At this point, police in full riot gear, riding horses and mountain bikes had lined the streets where the legal march was taking place, preventing me and a slug of other reporters from returning to the peaceful march.
As I worked my way around the streets, trying to find an angle back to the peaceful march, I came across a group of college-aged activists (not wearing hoods) blocking an intersection at Seventh and Sibley to prevent delegate buses from arriving.
Their arms were hooked like chain links, and they were singing, “We all live in a racist police state,” to the tune of “Yellow Submarine” by the Beatles.
Across the intersection, nearly 10 large St. Paul police officers blocked the intersection with their mountain bikes.
What followed was an hour-long back-and-forth between police and activists. The police would move in with their mountain bikes and forcefully coral the kids on to the sidewalk, pick one or two off with pepper spray and arrest them, while the rest of the activist group would flee down Sibley.
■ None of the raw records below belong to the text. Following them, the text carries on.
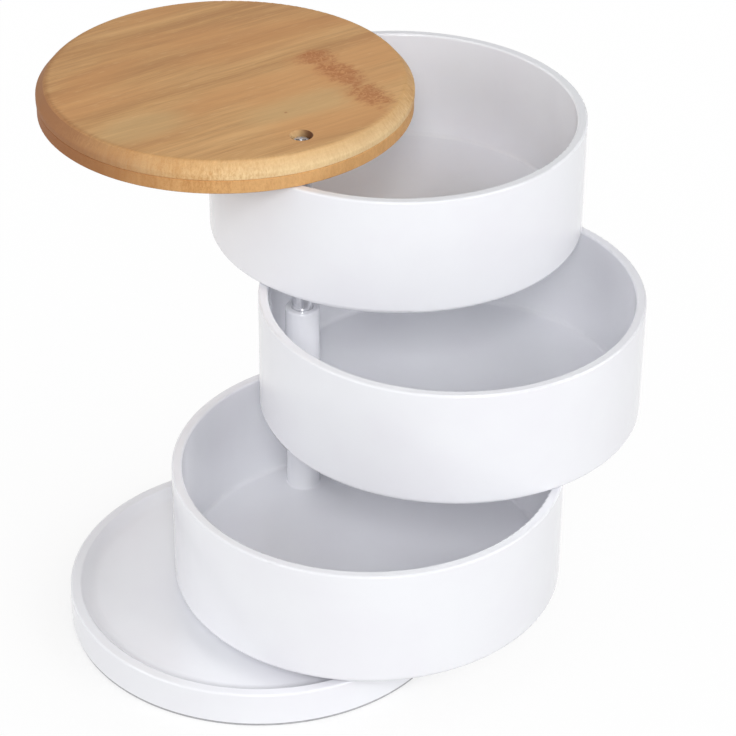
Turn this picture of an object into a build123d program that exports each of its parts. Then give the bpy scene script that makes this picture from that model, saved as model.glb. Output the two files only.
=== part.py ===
"""Round makeup organizer: three swivel trays and a bamboo lid on one upright axle over a dish base.

Millimetres, +Z up. The origin is on the axle's centre line, on the surface that the base stands on.
The pieces lie as they do with every tray swung out: each disc's middle is seen from the axle at its
own angle, counted anticlockwise from +X.
"""
import os
from math import cos, radians, sin

from build123d import *

# Discs: base, trays and lid share one outline and one distance from the axle
disc_radius = 70.0
axle_inset = 15.0
wall = 3.7
rim_round = 0.8

# Where each disc is swung to, in degrees
base_angle = 255.8
bottom_angle = -63.6
middle_angle = -8.9
top_angle = 51.5
lid_angle = 121.8

# Base, from the table up: anti-slip pad, closing plate, dish shell
pad_thickness = 0.8
pad_inset = 0.4
base_height = 12.8
dish_depth = 3.5
dish_floor = 2.8
dish_side_run = 3.0
dish_corner = 7.0
base_edge = 0.5
plate_thickness = 2.4
plate_clearance = 0.2
rib_width = 1.6
rib_count = 8
rib_hub_radius = 12.0
boss_radius = 8.8

# Trays
tray_height = 45.4
tray_floor = 2.0
tray_corner = 1.5
tray_edge = 2.0
tray_gap = 0.65
base_gap = 2.4
column_radius = 6.3
column_below_rim = 12.0
column_foot = 0.7
column_round = 0.8
column_mouth = 0.3

# Pivot: a fixed rod with a collar, and a steel tube in each tray's column that turns on it
rod_radius = 3.0
collar_radius = 6.0
collar_height = 1.4
tube_radius = 3.85
running_clearance = 0.05
fit_clearance = 0.03
end_play = 0.05
washer_thickness = 0.5
washer_bore_clearance = 0.1

# Lid: two bamboo plies, glued, on a flanged bush
lid_inset = 0.4
lid_gap = 0.4
lower_ply_inset = 0.2
lower_ply_thickness = 5.2
upper_ply_thickness = 6.4
lid_bevel = 3.2
bevel_drop = 3.8
bevel_round = 1.2
ply_chamfer = 0.4
lid_hole_radius = 4.2
bush_clearance = 0.1
bush_flange_radius = 6.5
bush_flange_height = 1.0
bush_flange_clearance = 0.1
bush_below_top = 5.6

# Screws and washers at both ends of the rod
screw_radius = 2.0
screw_length = 9.0
thread_clearance = 0.02
screw_bore_clearance = 0.2
thread_depth = 11.0
head_radius = 3.2
head_height = 2.0
head_round = 0.8
cross_width = 0.9
cross_length = 3.8
cross_depth = 1.2
spring_washer_radius = 3.4
spring_washer_height = 0.9
spring_washer_slot = 0.6
lid_washer_clearance = 0.3
lid_washer_thickness = 0.8
base_washer_radius = 7.0
base_washer_thickness = 0.9
pocket_clearance = 0.3
web_thickness = 1.6

# Discs, worked out from their outline
axle_offset = disc_radius - axle_inset
inner_radius = disc_radius - wall
lid_radius = disc_radius - lid_inset

# Levels, worked out from the table up
base_bottom = pad_thickness
base_top = base_bottom + base_height
dish_level = base_top - dish_depth
plate_top = base_bottom + plate_thickness
bottom_level = base_top + base_gap
middle_level = bottom_level + tray_height + tray_gap
top_level = middle_level + tray_height + tray_gap
lid_level = top_level + tray_height + lid_gap
ply_joint = lid_level + lower_ply_thickness
lid_top = ply_joint + upper_ply_thickness
collar_top = bottom_level - washer_thickness - 2 * end_play
boss_top = collar_top - collar_height
bush_top = lid_top - bush_below_top
rod_top = bush_top + end_play
turning_bore = rod_radius + running_clearance
tube_length = tray_height + tray_gap - washer_thickness - 2 * end_play
lid_tube_length = tray_height + lid_gap - washer_thickness - 2 * end_play
washer_bore = rod_radius + washer_bore_clearance
screw_bore = screw_radius + screw_bore_clearance
bush_radius = lid_hole_radius - bush_clearance
lid_washer_radius = lid_hole_radius - lid_washer_clearance

# Below the boss: the screw's pocket, then the web that the rod's foot stands on
pocket_depth = head_height + spring_washer_height + base_washer_thickness + pocket_clearance
web_bottom = plate_top + pocket_depth
rod_foot = web_bottom + web_thickness


def disc_plane(angle, level):
    """Level plane on a disc's middle, with X pointing away from the axle."""
    across = (cos(radians(angle)), sin(radians(angle)), 0)
    return Plane(origin=(axle_offset * across[0], axle_offset * across[1], level), x_dir=across)


def export(part, name):
    """Label a finished piece and write its file."""
    part.part.label = name
    export_step(part.part, f"parts/{name}.step")


def ring(level, outer, bore, height):
    """Flat ring round the axle."""
    with BuildPart() as piece:
        with BuildSketch(Plane.XY.offset(level)):
            Circle(outer)
            Circle(bore, mode=Mode.SUBTRACT)
        extrude(amount=height)
    return piece


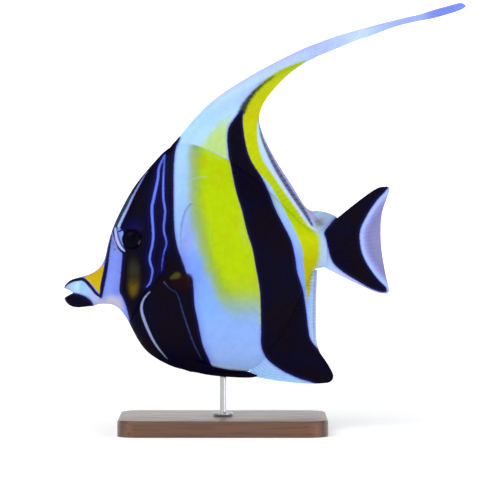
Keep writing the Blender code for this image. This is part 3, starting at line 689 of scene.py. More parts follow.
def noise(finish, size, stretch=(1.0, 1.0, 1.0), detail=3.0):
    """Soft random variation from 0 to 1, with patches of about this size in millimetres."""
    spots = {"Vector": place_in(finish, stretch), "Scale": 1 / size, "Detail": detail}
    return add_node(finish, "ShaderNodeTexNoise", spots)


def ramp(finish, value, low, high, start=0.0, end=1.0):
    """The value taken from the range low to high onto start to end, smoothly and clamped."""
    span = {"Value": value, "From Min": low, "From Max": high, "To Min": start, "To Max": end}
    return add_node(finish, "ShaderNodeMapRange", span, interpolation_type="SMOOTHSTEP")


def count(finish, operation, first, second=0.0):
    return add_node(finish, "ShaderNodeMath", {0: first, 1: second}, operation=operation)


def layer(finish, below, above, amount, blend="MIX"):
    """One colour laid over another by an amount from 0 to 1."""
    mixed = {0: amount, 6: below, 7: above}
    return add_node(finish, "ShaderNodeMix", mixed, 2, data_type="RGBA", blend_type=blend)


def gradient(finish, value, stops):
    """A run of colours along a value, from rows of place, red, green and blue."""
    low, high = stops[0][0], stops[-1][0]
    span = {"Value": value, "From Min": low, "From Max": high}
    share = add_node(finish, "ShaderNodeMapRange", span)
    made = finish.node_tree.nodes.new("ShaderNodeValToRGB")
    finish.node_tree.links.new(share, made.inputs[0])
    ends = made.color_ramp.elements
    while len(ends) < len(stops):
        ends.new(0.5)
    for end, (place, *tone) in zip(ends, stops):
        end.position = (place - low) / (high - low)
        end.color = colour(*tone)
    return made.outputs[0]


def connect(finish, socket, value):
    shader = finish.node_tree.nodes["Principled BSDF"]
    finish.node_tree.links.new(value, shader.inputs[socket])


def bump(finish, *layers):
    """Fine relief from (height, depth in millimetres) pairs, one over another."""
    normal = None
    for height, depth in layers:
        made = {"Height": height, "Strength": 1.0, "Distance": depth * MM}
        if normal is not None:
            made["Normal"] = normal
        normal = add_node(finish, "ShaderNodeBump", made)
    connect(finish, "Normal", normal)


print("ready to mix")

# %% [markdown]
# The coat of colour itself: pale blue that changes with height, then yellow, face and lips, then the
# black bands with a deep blue glow inside their rims, and last the fine bright lines. A little noise
# moves each edge, because a band is made of scales and is never drawn with a ruler. Heights and places
# are millimetres, and an edge has the depths where it starts and ends and how ragged it is. The same
# coat colours skin, scales and fins.

# %% The fish's colours
BLUE_BY_HEIGHT = [
    (25, 158, 204, 250), (36, 158, 190, 254), (46, 148, 184, 255), (62, 134, 178, 252),
    (80, 124, 162, 250), (87, 124, 162, 252), (94, 144, 182, 252), (106, 150, 188, 250),
    (120, 158, 200, 250), (132, 164, 206, 250), (146, 174, 216, 250), (158, 168, 212, 248),
    (170, 182, 214, 248), (185, 174, 200, 246), (196, 170, 190, 246),
]
BLUE_OF_STREAMER = [
    (26, 170, 188, 246), (37.5, 176, 198, 248), (47.5, 194, 217, 250), (57.5, 166, 191, 248),
    (67.5, 156, 175, 242), (77.5, 154, 173, 242), (84, 116, 138, 236), (90, 106, 126, 232),
    (101, 116, 144, 240),
]
YELLOW_BY_DEPTH = [
    (-7.5, 150, 188, 220), (-4, 148, 180, 165), (-1, 150, 180, 112), (1.5, 158, 189, 52),
    (3.5, 173, 204, 12), (5.5, 180, 209, 5), (8, 180, 208, 4),
]
REAR_YELLOW_BY_HEIGHT = [
    (84, 180, 180, 4), (90, 186, 191, 4), (96, 192, 204, 4), (108, 170, 198, 6), (121, 176, 201, 16),
    (141, 188, 204, 4), (160, 192, 197, 10), (175, 184, 198, 18), (186, 164, 190, 40),
]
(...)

“Who is the enemy here? Is it us?” one activist with curly brown hair yelled as the officers approached.
As they fled, the police would pursue them on their bikes. The activists would reset a roadblock, the police would bash them down and they would run again.
“You're fucking fascists,” screeched one red-haired girl just after police sprayed her with pepper spray (pictured below).
This continued until the activists reached the Mississippi River and had no were else to run. After I left, this is where the police fired canisters of tear gas.
Along with the throng of reporters, activists, and cops, we were followed by a group of good samaritan health care workers with vinegar-filled water bottles for folks who had been sprayed with pepper spray.
The police were being indiscriminate with their spray. I saw one cameraman sprayed directly in the face, and all of us reporting close to the action were at least partially hit with the spray.
I was pushed repeatedly with an officer's mountain bikes and threatened with arrest as I took pictures.
The amount of force used by the police on the young activists was unnecessary. However, it is clear, having been witness to the day's earlier vandalism, that the police response was in part a reaction to the anarchists who shattered windows, destroyed a police car, and fought with the cops.